Las más temibles son las de mar adentro, medio anárquicas, impredecibles y arbitrarias. No se sabe bien si están jugando o están rabiosas. Pueden dar sorpresas. Avezados marinos todavía hoy no confían nada en ellas y preparan el zafarrancho cuando el mar se pica pareciendo querer pelea. Y a veces la sorpresa es que no pasa de una simple bravata, una amenaza pasajera sin mayores consecuencias.

Son muchos los escritores, poetas y pensadores que han visto en el mar una figura de Dios con su ternura, su indignación y sus advertencias. De una generosidad impresionante, sin el mar nuestro mundo no sería más que un inmenso terrón sin vida suspendido en un punto del universo.

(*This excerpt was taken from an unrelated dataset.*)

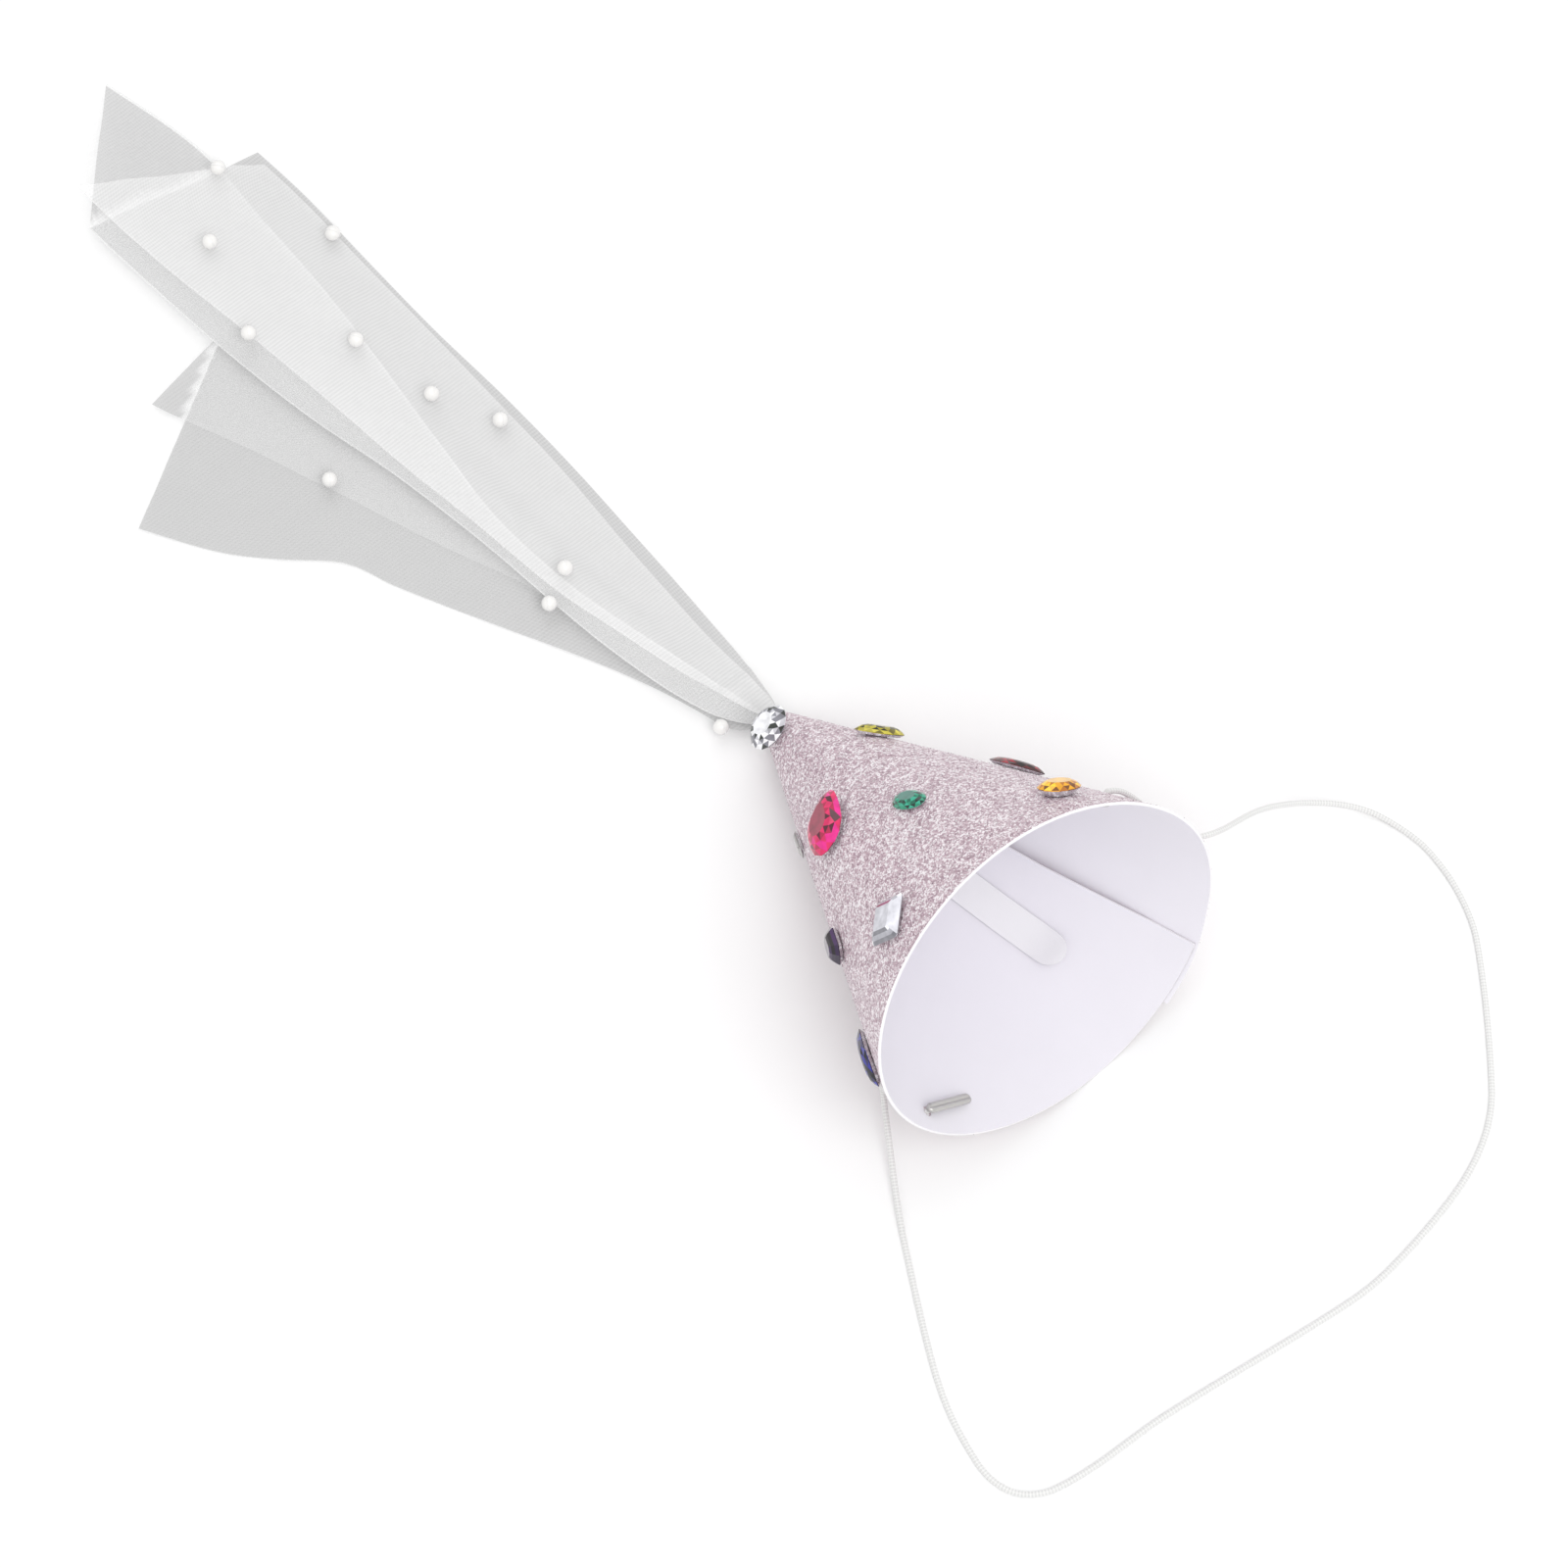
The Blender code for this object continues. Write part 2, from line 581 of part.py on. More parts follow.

Azul maravilloso, nuestro planeta es así de bello desde el espacio sideral por causa de ese manto líquido que lo envuelve y sobre el cual la humanidad ha tejido las más bellas historias a su paso por este universo. Baste compararlo con los demás astros para verificar que el nuestro tiene vida y no es un simple satélite del resplandeciente sol con el que parece tener una buena amistad. El mar lo hace casi todo, y sin las olas el mar sería algo así como un gigantón manso pero durmiendo profundamente y sin gracia.